Emilio Isgrò. Autocurriculum sotto il sole è una sorta di taccuino d’appunti (per immagini) di un viaggio in Italia attraverso lavori come Isgrò cancella Brixia a Brescia; Isgrò: Dante, Caravaggio e la Sicilia a Palermo e a Taormina; Il sillogismo del cavallo a Carpi; l’installazione creata con Mario Botta per il Maxxi di Roma Non uccidere… E non manca il teatro con le schegge da L’Orestea di Gibellina che sono potentissime ed esaltano il lavoro sul carattere multidisciplinare di uno spettacolo che utilizza più linguaggi, da quello visivo alla scrittura.

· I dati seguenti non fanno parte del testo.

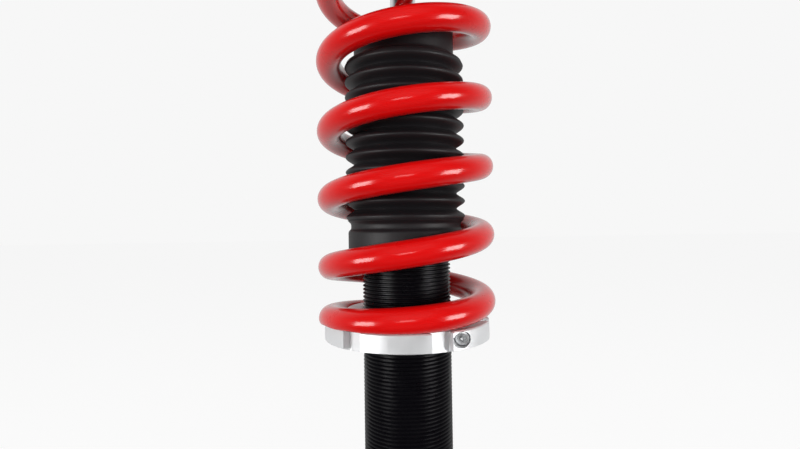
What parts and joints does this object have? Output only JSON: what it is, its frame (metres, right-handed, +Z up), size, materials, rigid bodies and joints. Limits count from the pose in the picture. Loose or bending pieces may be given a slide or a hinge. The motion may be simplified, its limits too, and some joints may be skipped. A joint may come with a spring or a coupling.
{
  "type": "coilover",
  "caption": "Coilover: threaded monotube damper in a red coil spring, with adjustable perch, dust boot, bushed lower eye and ball-jointed top plate.",
  "frame": {"origin": "centre of the lower eye, in the middle of its width", "axes": "+Z up the damper axis towards the top plate, +Y along the lower eye's bolt, +X completes the set"},
  "size_m": [0.104, 0.104, 0.488],
  "materials": {
    "black_anodised": "gloss black anodised",
    "red_powder": "gloss red powder coat",
    "machined_aluminium": "fine turned, bright",
    "boot_rubber": "matt moulded rubber",
    "seal_rubber": "smooth seal rubber",
    "hard_chrome": "polished hard chrome",
    "zinc_steel": "clear zinc plated",
    "hardened_steel": "ground hardened steel",
    "foam_polymer": "microcellular polyurethane",
    "bearing_band": "bronze-filled PTFE",
    "blue_anodised": "satin blue anodised"
  },
  "bodies": {
    "damper_body": {"threaded_body": "black_anodised", "lower_eye": "black_anodised", "base_oring": "seal_rubber", "eye_bush_rubber": "seal_rubber", "rod_guide": "machined_aluminium", "rod_seal": "seal_rubber", "gland_nut": "black_anodised"},
    "eye_sleeve": {"eye_bush_sleeve": "zinc_steel"},
    "gas_piston": {"gas_piston": "machined_aluminium", "gas_piston_oring": "seal_rubber"},
    "rod": {"piston_rod": "hard_chrome", "piston": "machined_aluminium", "piston_band": "bearing_band", "compression_shims": "hardened_steel", "rebound_shims": "hardened_steel", "piston_nut": "zinc_steel", "bump_stop": "foam_polymer", "dust_boot": "boot_rubber", "upper_spring_pad": "seal_rubber", "upper_spring_seat": "black_anodised", "lower_spacer": "zinc_steel", "pillow_ball": "hardened_steel", "upper_spacer": "zinc_steel", "top_nut": "zinc_steel"},
    "top_mount": {"top_plate": "machined_aluminium", "pillow_race": "zinc_steel", "race_circlip": "hardened_steel", "mount_stud_1": "zinc_steel", "mount_stud_2": "zinc_steel", "mount_stud_3": "zinc_steel"},
    "knob": {"adjuster_knob": "blue_anodised"},
    "needle": {"adjuster_needle": "hardened_steel"},
    "spring": {"coil_spring": "red_powder"},
    "perch": {"spring_perch": "machined_aluminium"},
    "pinch_bolt": {"pinch_bolt": "zinc_steel"}
  },
  "joints": [
    {"name": "damper_stroke", "type": "slide", "parent": "spring", "child": "rod", "axis": [0, 0, -1], "range_m": [0, 0.07], "stiffness_N_per_m": 105000, "springref_m": -0.003, "deforming": ["coil_spring", "dust_boot"]},
    {"name": "gas_piston_slide", "type": "slide", "parent": "damper_body", "child": "gas_piston", "axis": [0, 0, -1], "range_m": [0, 0.0086]},
    {"name": "mount_tilt", "type": "hinge", "parent": "rod", "child": "top_mount", "pos_m": [0, 0, 0.42744], "axis": [0, 1, 0], "range_deg": [-6, 6]},
    {"name": "knob_turn", "type": "hinge", "parent": "rod", "child": "knob", "pos_m": [0, 0, 0.465], "axis": [0, 0, 1], "range_deg": [-1080, 0]},
    {"name": "needle_travel", "type": "slide", "parent": "rod", "child": "needle", "axis": [0, 0, 1], "range_m": [-0.0024, 0]},
    {"name": "perch_lift", "type": "slide", "parent": "damper_body", "child": "spring", "axis": [0, 0, 1], "range_m": [-0.02, 0]},
    {"name": "perch_turn", "type": "hinge", "parent": "spring", "child": "perch", "pos_m": [0, 0, 0.169], "axis": [0, 0, 1], "range_deg": [-3600, 0]},
    {"name": "pinch_bolt_turn", "type": "hinge", "parent": "perch", "child": "pinch_bolt", "pos_m": [0.03013, -0.0064, 0.16905], "axis": [0.2079, 0.9781, 0], "range_deg": [-180, 0]},
    {"name": "bush_twist", "type": "hinge", "parent": "damper_body", "child": "eye_sleeve", "pos_m": [0, 0, 0], "axis": [0, 1, 0], "range_deg": [-15, 15], "stiffness_Nm_per_rad": 40}
  ],
  "couplings": [
    {"joint": "gas_piston_slide", "follows": "damper_stroke", "ratio": 0.1225},
    {"joint": "knob_turn", "follows": "needle_travel", "rad_per_m": 7854},
    {"joint": "perch_turn", "follows": "perch_lift", "rad_per_m": 3141.6}
  ]
}
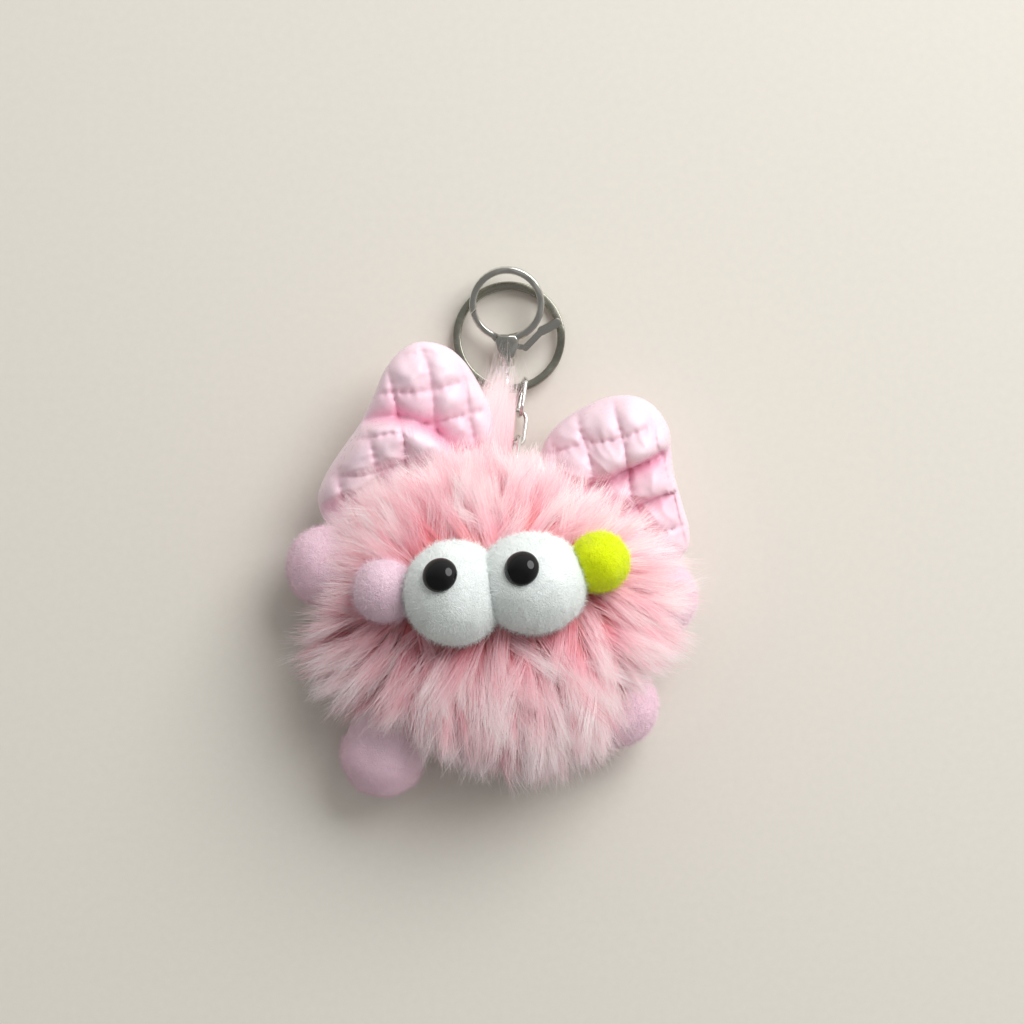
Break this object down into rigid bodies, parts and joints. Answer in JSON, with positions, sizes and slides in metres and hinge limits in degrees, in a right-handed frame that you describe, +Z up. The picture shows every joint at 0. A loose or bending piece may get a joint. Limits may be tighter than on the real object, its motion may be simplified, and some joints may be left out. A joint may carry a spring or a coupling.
{
  "type": "plush keychain",
  "caption": "Furry plush charm with felt ball eyes, quilted satin ears and ball feet, on a short chain with a split ring and a swivel clasp.",
  "frame": {"origin": "centre of the footprint, on the surface that the toy lies on", "axes": "+Z up out of the face, +Y from the feet towards the ears and the key ring, +X to the right of someone looking down at the face"},
  "size_m": [0.11, 0.1406, 0.0614],
  "materials": {
    "pink_fur": "long faux fur pile",
    "stuffing": "loose polyester fill",
    "satin": "quilted satin with a soft sheen",
    "white_felt": "wool felt, fuzzy",
    "lilac_felt": "wool felt, fuzzy",
    "pink_felt": "wool felt, fuzzy",
    "yellow_felt": "wool felt, fuzzy",
    "black_gloss": "polished",
    "cord": "braided cord",
    "silver": "bright plate",
    "nickel": "polished nickel plate, greyed"
  },
  "bodies": {
    "plush": {"fur_pelt": "pink_fur", "stuffing": "stuffing", "eye_left": "white_felt", "eye_right": "white_felt", "pupil_left": "black_gloss", "pupil_right": "black_gloss", "ball_pink": "pink_felt", "ball_yellow": "yellow_felt", "hand_left": "lilac_felt", "hand_right": "lilac_felt", "foot_left": "lilac_felt", "foot_right": "lilac_felt", "hanging_loop": "cord"},
    "ear_left": {"ear_left_cover": "satin", "ear_left_wadding": "stuffing"},
    "ear_right": {"ear_right_cover": "satin", "ear_right_wadding": "stuffing"},
    "link_3": {"chain_link_3": "silver"},
    "link_2": {"chain_link_2": "silver"},
    "link_1": {"chain_link_1": "silver"},
    "ring": {"split_ring": "nickel"},
    "swivel": {"swivel_eye": "silver"},
    "clasp": {"clasp_body": "nickel", "gate_pin": "nickel", "gate_spring": "silver"},
    "gate": {"clasp_gate": "nickel"}
  },
  "joints": [
    {"name": "ear_left_flop", "type": "hinge", "parent": "plush", "child": "ear_left", "pos_m": [-0.01979, 0.00982, 0.014], "axis": [0.8806, 0.4738, 0], "range_deg": [-8, 25], "stiffness_Nm_per_rad": 0.02},
    {"name": "ear_right_flop", "type": "hinge", "parent": "plush", "child": "ear_right", "pos_m": [0.03132, 0.00612, 0.014], "axis": [0.794, -0.608, 0], "range_deg": [-10, 30], "stiffness_Nm_per_rad": 0.02},
    {"name": "chain_root_swing", "type": "hinge", "parent": "plush", "child": "link_3", "pos_m": [0.00679, 0.01799, 0.01471], "axis": [0.8833, -0.3773, -0.2784], "range_deg": [-15, 35]},
    {"name": "chain_middle_swing", "type": "hinge", "parent": "link_3", "child": "link_2", "pos_m": [0.00769, 0.0244, 0.00889], "axis": [0.5802, 0.3205, 0.7488], "range_deg": [-18, 12]},
    {"name": "chain_end_swing", "type": "hinge", "parent": "link_2", "child": "link_1", "pos_m": [0.00876, 0.032, 0.00481], "axis": [0.9702, -0.1728, -0.1699], "range_deg": [-20, 16]},
    {"name": "ring_lift", "type": "hinge", "parent": "link_1", "child": "ring", "pos_m": [0.00965, 0.0383, 0.00345], "axis": [0.9613, 0.2746, -0.0235], "range_deg": [-8, 20]},
    {"name": "clasp_lift", "type": "hinge", "parent": "ring", "child": "swivel", "pos_m": [0.0058, 0.03776, 0.0035], "axis": [1, 0, 0], "range_deg": [0, 45]},
    {"name": "clasp_swivel", "type": "hinge", "parent": "swivel", "child": "clasp", "pos_m": [0.0052, 0.04394, 0.00484], "axis": [0, 0.9877, 0.1564], "range_deg": [-9, 5]},
    {"name": "gate_open", "type": "hinge", "parent": "clasp", "child": "gate", "pos_m": [0.0052, 0.04927, 0.00568], "axis": [0, 0.1564, -0.9877], "range_deg": [0, 22], "stiffness_Nm_per_rad": 0.03}
  ]
}
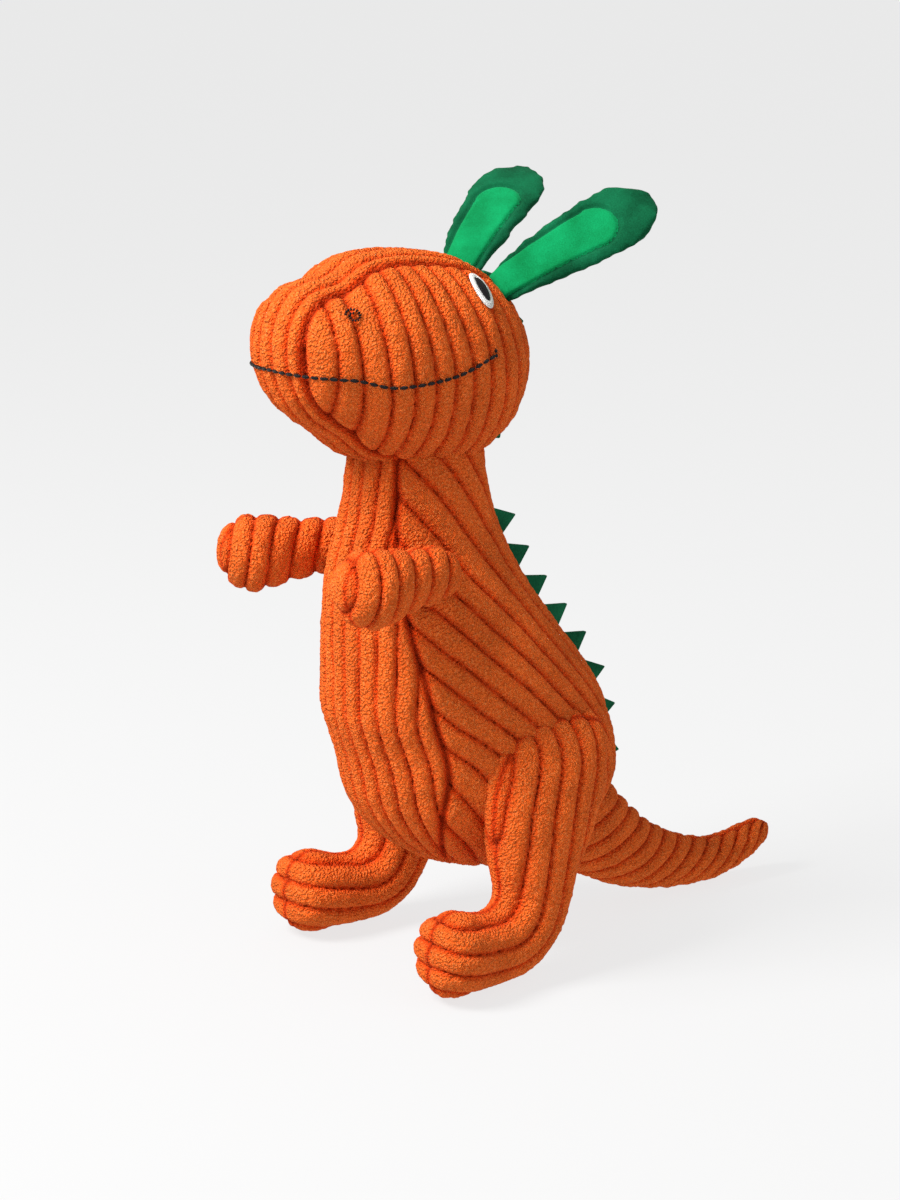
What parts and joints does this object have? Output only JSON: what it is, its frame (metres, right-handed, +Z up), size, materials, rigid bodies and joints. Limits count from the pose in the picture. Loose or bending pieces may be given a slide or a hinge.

La colonna sonora di Gianluigi Trovesi (con la consulenza di Federico Troncatti) riporta in vita Cara Rusina, il brano di Giuseppe Isgrò,  e racconta molto sul padre di Emilio, ebanista, compositore, titolare di una piccola orchestra da ballo. Chiave ideale per comprendere il rapporto con il suono dell’artista. Attivo nelle Avanguardie degli anni Sessanta fra Poesia Visiva e Concettuale, Isgrò se ne allontana per procedere in una via solitaria e totalizzante: cancella, testi, immagini, numeri, manoscritti, libri, mappe. Inizia da brani di giornali cancellati e fin da subito impone il proprio linguaggio nella lotta fra parola e immagine, visibile/invisibile, presenza/assenza..Esemplari in questo senso le immagini dedicata all’evento Isgrò cancella Brixia, Brescia come Atene, con Il Teatro Romano del percorso archeologico che ospita il dramma in versi Didone Adonais Domine, tappa di una narrazione che si esprime con  installazioni monumentali, fisiche, digitali e performative, da L’incancellabile Vittoria, della stazione della metropolitana Brescia FS, al Discobolo nel Museo di Santa Giulia cancellato da file di formiche. C’è un verso di Dante che potrebbe cogliere il gesto più tipico e l’etimo psico-filosofico dell’arte di Isgrò:«Ma tu che sol per cancellare scrivi» (Paradiso, XVIII, 130). Dante si riferiva a un papa opportunista (Giovanni XXII), ma oggi quel verso assume una nuova rilevanza e un senso imprevisto se riferito a un artista eretico che ci ha mostrato un segno linguistico rivoluzionario, nutrito da una consapevolezza stordente.